_Request_
State only how many lines contain the string "Blender".

--------------------------------------------------

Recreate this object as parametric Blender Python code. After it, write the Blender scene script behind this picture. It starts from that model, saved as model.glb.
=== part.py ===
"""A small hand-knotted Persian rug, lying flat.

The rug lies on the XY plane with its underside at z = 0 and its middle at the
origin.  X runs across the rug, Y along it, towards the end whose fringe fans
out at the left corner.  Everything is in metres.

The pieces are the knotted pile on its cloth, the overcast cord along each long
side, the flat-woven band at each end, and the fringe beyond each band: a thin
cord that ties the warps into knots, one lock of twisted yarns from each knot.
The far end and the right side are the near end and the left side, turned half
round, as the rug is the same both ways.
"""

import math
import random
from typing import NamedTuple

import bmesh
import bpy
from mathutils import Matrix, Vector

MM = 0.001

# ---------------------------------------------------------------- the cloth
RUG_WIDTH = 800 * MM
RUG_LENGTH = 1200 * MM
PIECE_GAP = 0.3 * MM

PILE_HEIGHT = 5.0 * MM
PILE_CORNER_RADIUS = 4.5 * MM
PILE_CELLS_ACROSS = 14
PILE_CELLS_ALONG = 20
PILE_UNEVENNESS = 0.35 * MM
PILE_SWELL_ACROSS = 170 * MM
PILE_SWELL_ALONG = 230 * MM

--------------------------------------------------

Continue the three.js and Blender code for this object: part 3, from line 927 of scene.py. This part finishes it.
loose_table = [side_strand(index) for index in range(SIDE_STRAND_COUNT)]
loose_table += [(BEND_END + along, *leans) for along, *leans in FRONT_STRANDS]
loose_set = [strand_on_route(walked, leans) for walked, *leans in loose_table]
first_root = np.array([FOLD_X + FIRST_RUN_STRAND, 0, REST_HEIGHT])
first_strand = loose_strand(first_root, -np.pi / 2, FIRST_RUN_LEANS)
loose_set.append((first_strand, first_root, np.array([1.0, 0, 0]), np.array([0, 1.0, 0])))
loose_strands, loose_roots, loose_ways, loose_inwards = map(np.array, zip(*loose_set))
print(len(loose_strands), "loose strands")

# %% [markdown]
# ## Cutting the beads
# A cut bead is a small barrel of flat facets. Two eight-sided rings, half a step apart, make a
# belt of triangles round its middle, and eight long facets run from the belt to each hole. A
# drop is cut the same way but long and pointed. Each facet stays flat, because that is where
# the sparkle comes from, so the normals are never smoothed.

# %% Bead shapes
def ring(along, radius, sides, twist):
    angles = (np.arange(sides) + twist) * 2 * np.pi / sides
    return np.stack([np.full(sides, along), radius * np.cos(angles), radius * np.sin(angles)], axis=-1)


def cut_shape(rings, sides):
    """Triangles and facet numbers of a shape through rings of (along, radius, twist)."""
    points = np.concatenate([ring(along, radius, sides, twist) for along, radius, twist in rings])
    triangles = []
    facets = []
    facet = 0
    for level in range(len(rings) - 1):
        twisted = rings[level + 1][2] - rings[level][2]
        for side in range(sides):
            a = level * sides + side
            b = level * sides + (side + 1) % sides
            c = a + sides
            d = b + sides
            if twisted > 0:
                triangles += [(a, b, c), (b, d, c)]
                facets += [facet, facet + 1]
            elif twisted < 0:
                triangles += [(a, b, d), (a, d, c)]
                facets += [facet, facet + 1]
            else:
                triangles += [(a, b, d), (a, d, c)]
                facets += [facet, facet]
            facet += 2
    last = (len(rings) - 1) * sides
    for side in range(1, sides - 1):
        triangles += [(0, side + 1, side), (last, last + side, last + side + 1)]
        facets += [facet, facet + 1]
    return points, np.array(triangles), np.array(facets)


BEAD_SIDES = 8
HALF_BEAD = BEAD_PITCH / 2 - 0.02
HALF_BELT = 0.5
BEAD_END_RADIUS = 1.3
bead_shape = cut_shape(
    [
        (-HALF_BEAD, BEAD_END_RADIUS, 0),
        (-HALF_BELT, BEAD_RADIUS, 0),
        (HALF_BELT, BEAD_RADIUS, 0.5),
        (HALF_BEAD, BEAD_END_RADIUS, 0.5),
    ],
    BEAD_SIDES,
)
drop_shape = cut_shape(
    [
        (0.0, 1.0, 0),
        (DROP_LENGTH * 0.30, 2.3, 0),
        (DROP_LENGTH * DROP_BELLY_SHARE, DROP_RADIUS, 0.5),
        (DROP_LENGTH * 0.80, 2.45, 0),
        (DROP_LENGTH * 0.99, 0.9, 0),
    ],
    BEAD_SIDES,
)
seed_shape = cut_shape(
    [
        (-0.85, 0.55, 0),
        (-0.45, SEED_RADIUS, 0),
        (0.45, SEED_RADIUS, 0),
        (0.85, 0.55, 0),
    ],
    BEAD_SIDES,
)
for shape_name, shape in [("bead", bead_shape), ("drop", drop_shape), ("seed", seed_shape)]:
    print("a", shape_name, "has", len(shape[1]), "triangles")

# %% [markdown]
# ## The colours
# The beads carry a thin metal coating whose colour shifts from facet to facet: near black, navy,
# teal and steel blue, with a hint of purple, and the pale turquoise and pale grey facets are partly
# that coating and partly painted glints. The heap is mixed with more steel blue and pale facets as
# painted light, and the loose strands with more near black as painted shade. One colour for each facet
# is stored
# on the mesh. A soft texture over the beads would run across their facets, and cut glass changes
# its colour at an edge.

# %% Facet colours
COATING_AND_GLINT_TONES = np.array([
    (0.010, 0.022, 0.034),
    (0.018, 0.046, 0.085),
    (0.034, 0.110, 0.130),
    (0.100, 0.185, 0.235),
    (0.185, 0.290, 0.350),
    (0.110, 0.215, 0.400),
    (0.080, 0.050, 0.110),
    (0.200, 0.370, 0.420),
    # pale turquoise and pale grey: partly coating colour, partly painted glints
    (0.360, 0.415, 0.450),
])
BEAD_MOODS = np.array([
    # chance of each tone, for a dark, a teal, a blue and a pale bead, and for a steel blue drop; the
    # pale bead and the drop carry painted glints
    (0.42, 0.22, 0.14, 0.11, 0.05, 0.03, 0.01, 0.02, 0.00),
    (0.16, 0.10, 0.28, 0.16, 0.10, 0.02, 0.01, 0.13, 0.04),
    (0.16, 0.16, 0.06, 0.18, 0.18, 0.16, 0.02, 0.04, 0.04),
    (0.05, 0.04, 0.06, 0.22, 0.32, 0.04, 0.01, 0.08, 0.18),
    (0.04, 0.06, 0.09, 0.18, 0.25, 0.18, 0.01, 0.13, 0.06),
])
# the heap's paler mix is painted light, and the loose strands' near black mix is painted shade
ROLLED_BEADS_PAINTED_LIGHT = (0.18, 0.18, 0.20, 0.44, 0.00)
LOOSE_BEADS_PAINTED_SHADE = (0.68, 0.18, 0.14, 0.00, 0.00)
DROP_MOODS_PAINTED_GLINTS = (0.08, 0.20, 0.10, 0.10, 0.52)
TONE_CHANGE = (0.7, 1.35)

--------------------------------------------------

_Output of the task_
2